• [Set task]
Write out the whole listing word for word.

** Start Dataset excerpt **

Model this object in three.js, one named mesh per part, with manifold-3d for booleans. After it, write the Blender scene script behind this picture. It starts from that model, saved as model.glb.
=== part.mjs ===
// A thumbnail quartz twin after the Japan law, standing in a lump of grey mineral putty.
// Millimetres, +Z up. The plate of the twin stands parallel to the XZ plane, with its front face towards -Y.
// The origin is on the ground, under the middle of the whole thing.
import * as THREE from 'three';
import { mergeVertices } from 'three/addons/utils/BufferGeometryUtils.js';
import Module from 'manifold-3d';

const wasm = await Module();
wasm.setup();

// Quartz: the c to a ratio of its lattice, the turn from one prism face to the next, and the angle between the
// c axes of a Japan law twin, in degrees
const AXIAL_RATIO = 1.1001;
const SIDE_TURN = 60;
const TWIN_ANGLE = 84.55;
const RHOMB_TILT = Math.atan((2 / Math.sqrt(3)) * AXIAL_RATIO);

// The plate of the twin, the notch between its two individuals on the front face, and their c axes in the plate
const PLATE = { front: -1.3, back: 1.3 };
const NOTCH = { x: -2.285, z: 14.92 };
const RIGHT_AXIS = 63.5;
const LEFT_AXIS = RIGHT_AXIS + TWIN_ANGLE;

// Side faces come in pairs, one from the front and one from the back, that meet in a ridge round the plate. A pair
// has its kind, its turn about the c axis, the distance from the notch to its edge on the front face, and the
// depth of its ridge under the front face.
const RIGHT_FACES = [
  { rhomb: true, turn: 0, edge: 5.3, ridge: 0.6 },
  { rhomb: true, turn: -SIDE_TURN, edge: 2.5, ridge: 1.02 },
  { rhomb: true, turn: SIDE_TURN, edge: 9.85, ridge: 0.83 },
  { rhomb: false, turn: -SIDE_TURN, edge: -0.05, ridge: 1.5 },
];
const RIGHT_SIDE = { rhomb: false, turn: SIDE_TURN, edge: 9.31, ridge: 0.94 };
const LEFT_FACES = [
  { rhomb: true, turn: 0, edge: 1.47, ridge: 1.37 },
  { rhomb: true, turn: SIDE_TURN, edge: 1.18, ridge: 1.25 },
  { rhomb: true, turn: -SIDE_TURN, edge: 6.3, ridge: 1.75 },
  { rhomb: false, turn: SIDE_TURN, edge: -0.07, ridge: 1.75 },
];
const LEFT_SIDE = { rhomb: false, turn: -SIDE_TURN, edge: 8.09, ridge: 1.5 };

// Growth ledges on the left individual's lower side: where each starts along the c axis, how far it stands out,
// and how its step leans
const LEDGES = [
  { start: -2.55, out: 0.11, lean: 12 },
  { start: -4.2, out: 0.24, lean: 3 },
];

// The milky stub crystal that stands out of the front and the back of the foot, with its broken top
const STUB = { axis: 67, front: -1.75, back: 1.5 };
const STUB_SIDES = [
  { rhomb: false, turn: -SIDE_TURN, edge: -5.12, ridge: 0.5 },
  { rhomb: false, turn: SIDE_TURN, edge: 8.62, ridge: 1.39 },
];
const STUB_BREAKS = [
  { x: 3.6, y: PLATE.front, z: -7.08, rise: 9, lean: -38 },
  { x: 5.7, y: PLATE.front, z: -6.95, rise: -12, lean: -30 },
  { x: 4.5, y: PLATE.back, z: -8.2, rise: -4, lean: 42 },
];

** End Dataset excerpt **

• [Output for this task]
Model this object in three.js, one named mesh per part, with manifold-3d for booleans. After it, write the Blender scene script behind this picture. It starts from that model, saved as model.glb.
=== part.mjs ===
// A thumbnail quartz twin after the Japan law, standing in a lump of grey mineral putty.
// Millimetres, +Z up. The plate of the twin stands parallel to the XZ plane, with its front face towards -Y.
// The origin is on the ground, under the middle of the whole thing.
import * as THREE from 'three';
import { mergeVertices } from 'three/addons/utils/BufferGeometryUtils.js';
import Module from 'manifold-3d';

const wasm = await Module();
wasm.setup();

// Quartz: the c to a ratio of its lattice, the turn from one prism face to the next, and the angle between the
// c axes of a Japan law twin, in degrees
const AXIAL_RATIO = 1.1001;
const SIDE_TURN = 60;
const TWIN_ANGLE = 84.55;
const RHOMB_TILT = Math.atan((2 / Math.sqrt(3)) * AXIAL_RATIO);

// The plate of the twin, the notch between its two individuals on the front face, and their c axes in the plate
const PLATE = { front: -1.3, back: 1.3 };
const NOTCH = { x: -2.285, z: 14.92 };
const RIGHT_AXIS = 63.5;
const LEFT_AXIS = RIGHT_AXIS + TWIN_ANGLE;

// Side faces come in pairs, one from the front and one from the back, that meet in a ridge round the plate. A pair
// has its kind, its turn about the c axis, the distance from the notch to its edge on the front face, and the
// depth of its ridge under the front face.
const RIGHT_FACES = [
  { rhomb: true, turn: 0, edge: 5.3, ridge: 0.6 },
  { rhomb: true, turn: -SIDE_TURN, edge: 2.5, ridge: 1.02 },
  { rhomb: true, turn: SIDE_TURN, edge: 9.85, ridge: 0.83 },
  { rhomb: false, turn: -SIDE_TURN, edge: -0.05, ridge: 1.5 },
];
const RIGHT_SIDE = { rhomb: false, turn: SIDE_TURN, edge: 9.31, ridge: 0.94 };
const LEFT_FACES = [
  { rhomb: true, turn: 0, edge: 1.47, ridge: 1.37 },
  { rhomb: true, turn: SIDE_TURN, edge: 1.18, ridge: 1.25 },
  { rhomb: true, turn: -SIDE_TURN, edge: 6.3, ridge: 1.75 },
  { rhomb: false, turn: SIDE_TURN, edge: -0.07, ridge: 1.75 },
];
const LEFT_SIDE = { rhomb: false, turn: -SIDE_TURN, edge: 8.09, ridge: 1.5 };

// Growth ledges on the left individual's lower side: where each starts along the c axis, how far it stands out,
// and how its step leans
const LEDGES = [
  { start: -2.55, out: 0.11, lean: 12 },
  { start: -4.2, out: 0.24, lean: 3 },
];

// The milky stub crystal that stands out of the front and the back of the foot, with its broken top
const STUB = { axis: 67, front: -1.75, back: 1.5 };
const STUB_SIDES = [
  { rhomb: false, turn: -SIDE_TURN, edge: -5.12, ridge: 0.5 },
  { rhomb: false, turn: SIDE_TURN, edge: 8.62, ridge: 1.39 },
];
const STUB_BREAKS = [
  { x: 3.6, y: PLATE.front, z: -7.08, rise: 9, lean: -38 },
  { x: 5.7, y: PLATE.front, z: -6.95, rise: -12, lean: -30 },
  { x: 4.5, y: PLATE.back, z: -8.2, rise: -4, lean: 42 },
];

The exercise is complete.